▶ **Stated goal**: Could you give the data below again, exactly and completely?

▶ **Collected material**:
━━━━
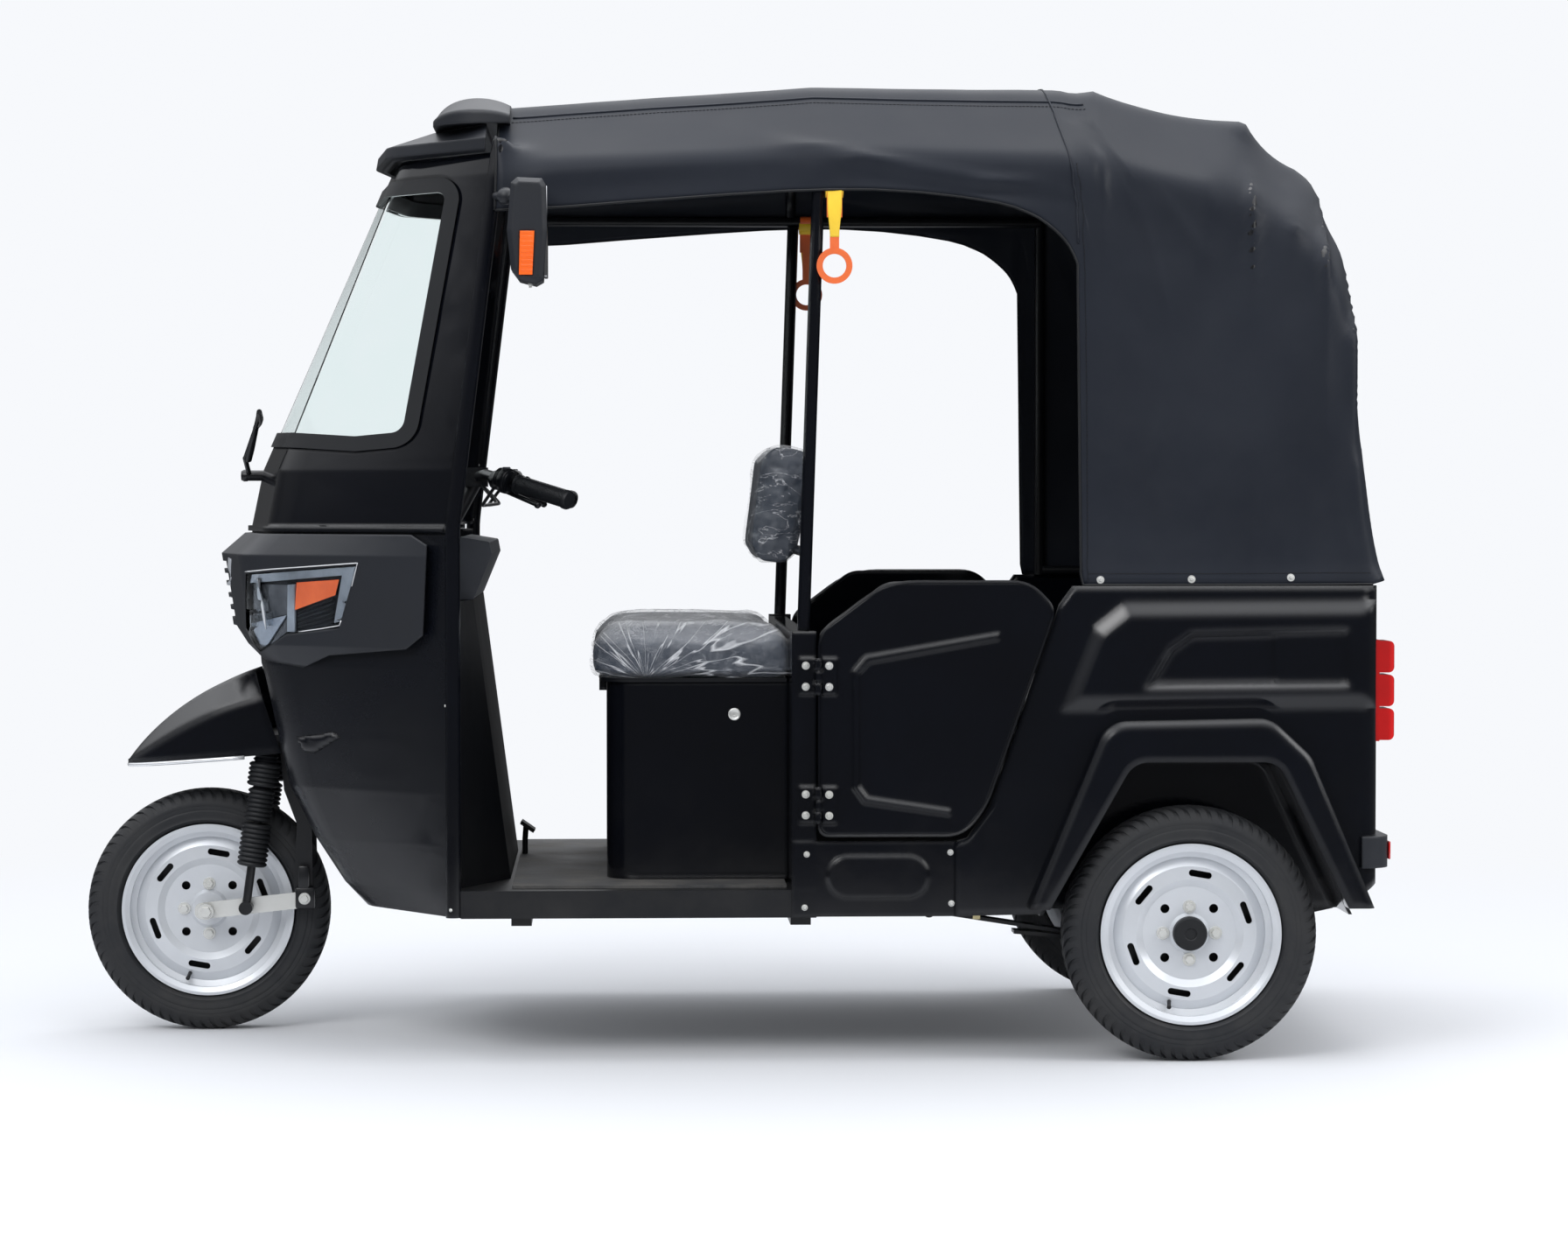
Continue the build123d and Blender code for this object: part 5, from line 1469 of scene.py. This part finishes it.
def filmMaterial():
    # clear plastic: thin and glassy; white along its folds, partly real crease whitening and partly painted
    # highlight, and whiter on faces that look up as a painted sheen
    material = bpy.data.materials.new("clearFilm")
    material.use_nodes = True
    tree = material.node_tree
    tree.nodes.clear()
    result = tree.nodes.new("ShaderNodeOutputMaterial")
    body = tree.nodes.new("ShaderNodeBsdfPrincipled")
    tree.links.new(body.outputs[0], result.inputs[0])
    coords = tree.nodes.new("ShaderNodeTexCoord").outputs["Object"]
    parts = addNode(tree, "ShaderNodeSeparateXYZ", Vector=coords)
    # fans of tight folds run out of the knot on each flank
    dx = math2(tree, "SUBTRACT", parts.outputs["X"], film["gather"][0])
    dz = math2(tree, "SUBTRACT", parts.outputs["Z"], film["gather"][2] - 0.01)
    angle = math2(tree, "ARCTAN2", dz, dx)
    reach = addNode(
        tree, "ShaderNodeCombineXYZ", X=math2(tree, "MULTIPLY", angle, 1.9),
        Y=math2(tree, "MULTIPLY", dx, 2.0), Z=math2(tree, "MULTIPLY", dz, 2.0),
    )
    fan = addNode(
        tree, "ShaderNodeTexNoise",
        {"Scale": 2.6, "Detail": 2.0, "Roughness": 0.5, "Distortion": 0.4}, Vector=reach.outputs[0],
    )
    fanLine = ranged(
        tree, math2(tree, "ABSOLUTE", math2(tree, "SUBTRACT", fan.outputs["Fac"], 0.5)), 0.0, 0.024,
        1.0, 0.0,
    )
    flank = ranged(tree, math2(tree, "ABSOLUTE", parts.outputs["Y"]), 0.36, 0.42, 0.0, 1.0)
    fanLine = math2(tree, "MULTIPLY", fanLine, flank)
    # long folds over the top and the back
    squeezed = addNode(tree, "ShaderNodeMapping", Vector=coords)
    squeezed.inputs["Scale"].default_value = (5.0, 3.0, 14.0)
    squeezed.inputs["Rotation"].default_value = (0.2, 0.3, 0.5)
    long = addNode(
        tree, "ShaderNodeTexNoise",
        {"Scale": 1.7, "Detail": 4.0, "Roughness": 0.6, "Distortion": 1.2},
        Vector=squeezed.outputs[0],
    )
    longLine = ranged(
        tree, math2(tree, "ABSOLUTE", math2(tree, "SUBTRACT", long.outputs["Fac"], 0.5)), 0.0,
        0.016, 0.8, 0.0,
    )
    longLine = math2(
        tree, "MULTIPLY", longLine,
        math2(tree, "SUBTRACT", 1.0, math2(tree, "MULTIPLY", flank, 0.75)),
    )
    fine = addNode(
        tree, "ShaderNodeTexNoise", {"Scale": 60.0, "Detail": 6.0, "Roughness": 0.7}, Vector=coords,
    )
    haze = ranged(tree, fine.outputs["Fac"], 0.40, 0.8, 0.02, 0.14)
    geometry = tree.nodes.new("ShaderNodeNewGeometry")
    facing = addNode(tree, "ShaderNodeSeparateXYZ", Vector=geometry.outputs["Normal"])
    # painted sheen: the film turns whiter on faces that look up
    top = ranged(tree, facing.outputs["Z"], 0.35, 0.95, 0.0, 0.34)
    lines = math2(tree, "MAXIMUM", fanLine, longLine)
    cover = math2(
        tree, "ADD", math2(tree, "ADD", math2(tree, "MULTIPLY", lines, 0.62), haze), top,
        clamp=True,
    )
    tree.links.new(cover, body.inputs["Alpha"])
    body.inputs["Base Color"].default_value = (0.82, 0.83, 0.86, 1)
    tree.links.new(ranged(tree, fine.outputs["Fac"], 0.3, 0.7, 0.12, 0.28), body.inputs["Roughness"])
    raised = addNode(tree, "ShaderNodeBump", {"Strength": 0.6, "Distance": 0.004}, Height=lines)
    tree.links.new(raised.outputs[0], body.inputs["Normal"])
    return material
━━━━
▶ **Output for this task**:
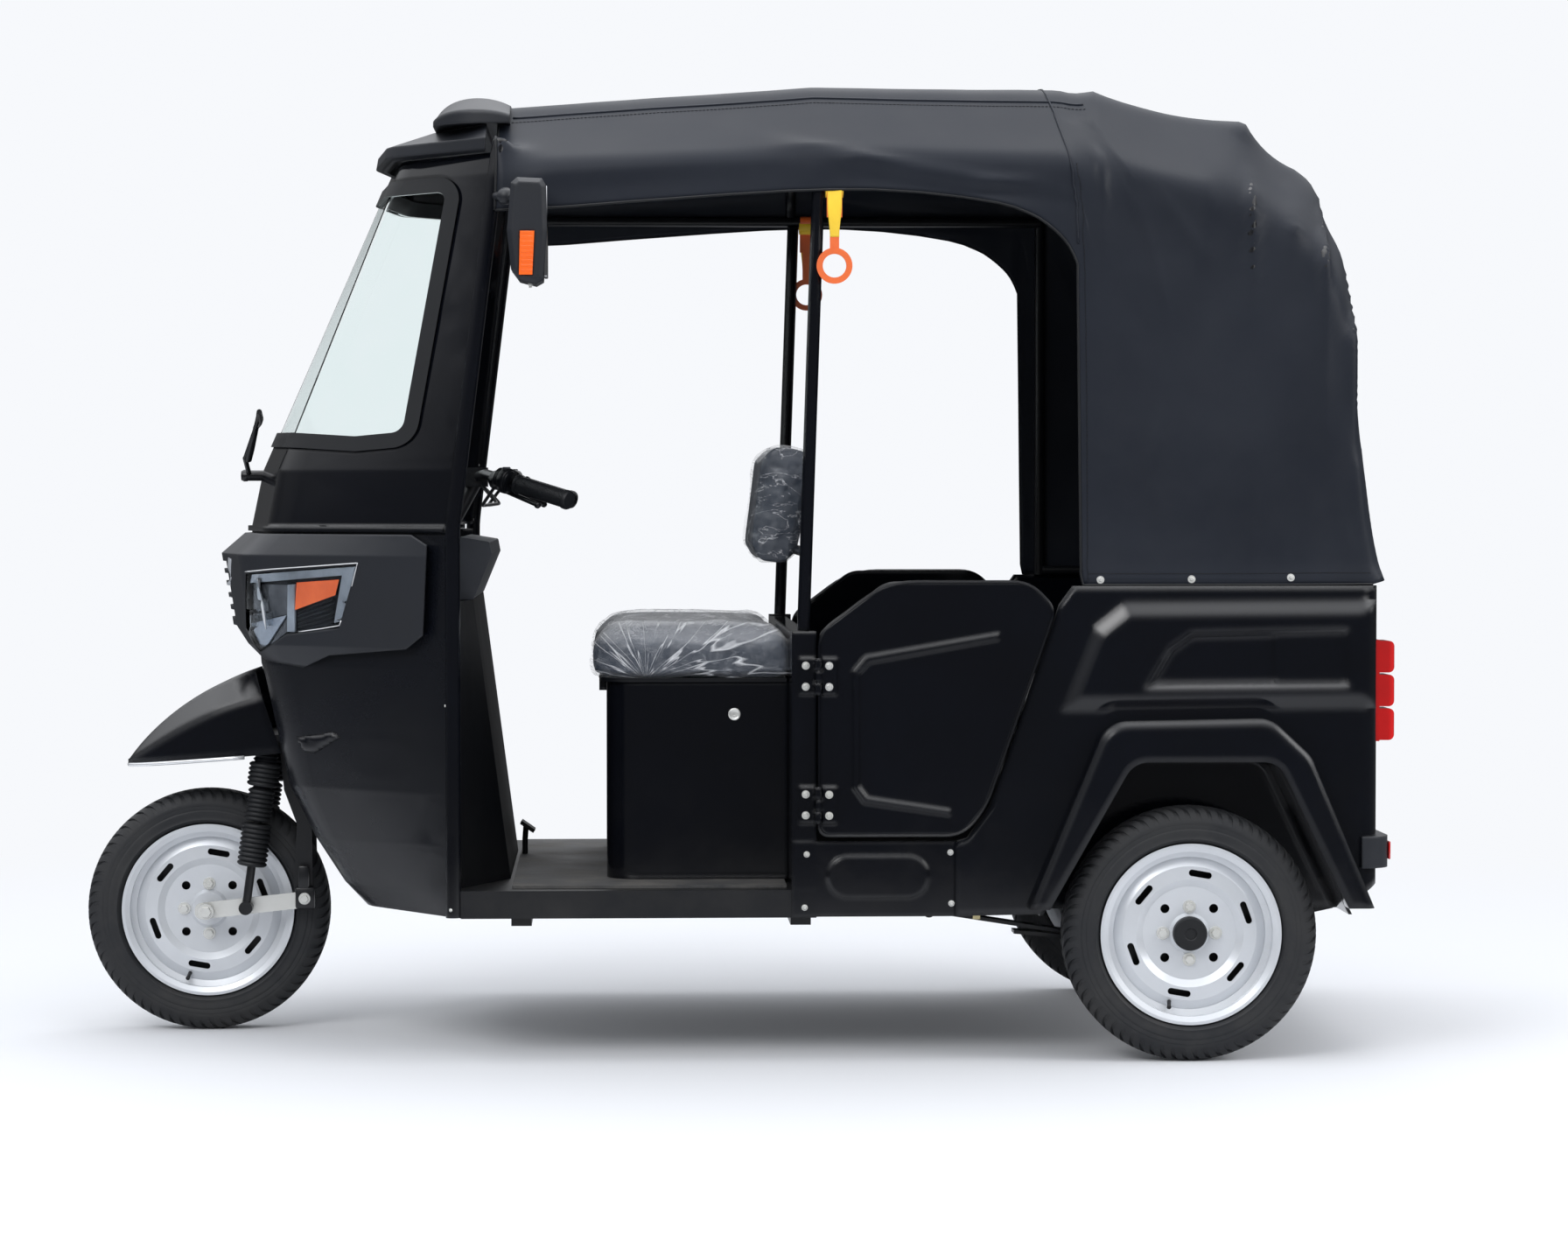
Continue the build123d and Blender code for this object: part 5, from line 1469 of scene.py. This part finishes it.
def filmMaterial():
    # clear plastic: thin and glassy; white along its folds, partly real crease whitening and partly painted
    # highlight, and whiter on faces that look up as a painted sheen
    material = bpy.data.materials.new("clearFilm")
    material.use_nodes = True
    tree = material.node_tree
    tree.nodes.clear()
    result = tree.nodes.new("ShaderNodeOutputMaterial")
    body = tree.nodes.new("ShaderNodeBsdfPrincipled")
    tree.links.new(body.outputs[0], result.inputs[0])
    coords = tree.nodes.new("ShaderNodeTexCoord").outputs["Object"]
    parts = addNode(tree, "ShaderNodeSeparateXYZ", Vector=coords)
    # fans of tight folds run out of the knot on each flank
    dx = math2(tree, "SUBTRACT", parts.outputs["X"], film["gather"][0])
    dz = math2(tree, "SUBTRACT", parts.outputs["Z"], film["gather"][2] - 0.01)
    angle = math2(tree, "ARCTAN2", dz, dx)
    reach = addNode(
        tree, "ShaderNodeCombineXYZ", X=math2(tree, "MULTIPLY", angle, 1.9),
        Y=math2(tree, "MULTIPLY", dx, 2.0), Z=math2(tree, "MULTIPLY", dz, 2.0),
    )
    fan = addNode(
        tree, "ShaderNodeTexNoise",
        {"Scale": 2.6, "Detail": 2.0, "Roughness": 0.5, "Distortion": 0.4}, Vector=reach.outputs[0],
    )
    fanLine = ranged(
        tree, math2(tree, "ABSOLUTE", math2(tree, "SUBTRACT", fan.outputs["Fac"], 0.5)), 0.0, 0.024,
        1.0, 0.0,
    )
    flank = ranged(tree, math2(tree, "ABSOLUTE", parts.outputs["Y"]), 0.36, 0.42, 0.0, 1.0)
    fanLine = math2(tree, "MULTIPLY", fanLine, flank)
    # long folds over the top and the back
    squeezed = addNode(tree, "ShaderNodeMapping", Vector=coords)
    squeezed.inputs["Scale"].default_value = (5.0, 3.0, 14.0)
    squeezed.inputs["Rotation"].default_value = (0.2, 0.3, 0.5)
    long = addNode(
        tree, "ShaderNodeTexNoise",
        {"Scale": 1.7, "Detail": 4.0, "Roughness": 0.6, "Distortion": 1.2},
        Vector=squeezed.outputs[0],
    )
    longLine = ranged(
        tree, math2(tree, "ABSOLUTE", math2(tree, "SUBTRACT", long.outputs["Fac"], 0.5)), 0.0,
        0.016, 0.8, 0.0,
    )
    longLine = math2(
        tree, "MULTIPLY", longLine,
        math2(tree, "SUBTRACT", 1.0, math2(tree, "MULTIPLY", flank, 0.75)),
    )
    fine = addNode(
        tree, "ShaderNodeTexNoise", {"Scale": 60.0, "Detail": 6.0, "Roughness": 0.7}, Vector=coords,
    )
    haze = ranged(tree, fine.outputs["Fac"], 0.40, 0.8, 0.02, 0.14)
    geometry = tree.nodes.new("ShaderNodeNewGeometry")
    facing = addNode(tree, "ShaderNodeSeparateXYZ", Vector=geometry.outputs["Normal"])
    # painted sheen: the film turns whiter on faces that look up
    top = ranged(tree, facing.outputs["Z"], 0.35, 0.95, 0.0, 0.34)
    lines = math2(tree, "MAXIMUM", fanLine, longLine)
    cover = math2(
        tree, "ADD", math2(tree, "ADD", math2(tree, "MULTIPLY", lines, 0.62), haze), top,
        clamp=True,
    )
    tree.links.new(cover, body.inputs["Alpha"])
    body.inputs["Base Color"].default_value = (0.82, 0.83, 0.86, 1)
    tree.links.new(ranged(tree, fine.outputs["Fac"], 0.3, 0.7, 0.12, 0.28), body.inputs["Roughness"])
    raised = addNode(tree, "ShaderNodeBump", {"Strength": 0.6, "Distance": 0.004}, Height=lines)
    tree.links.new(raised.outputs[0], body.inputs["Normal"])
    return material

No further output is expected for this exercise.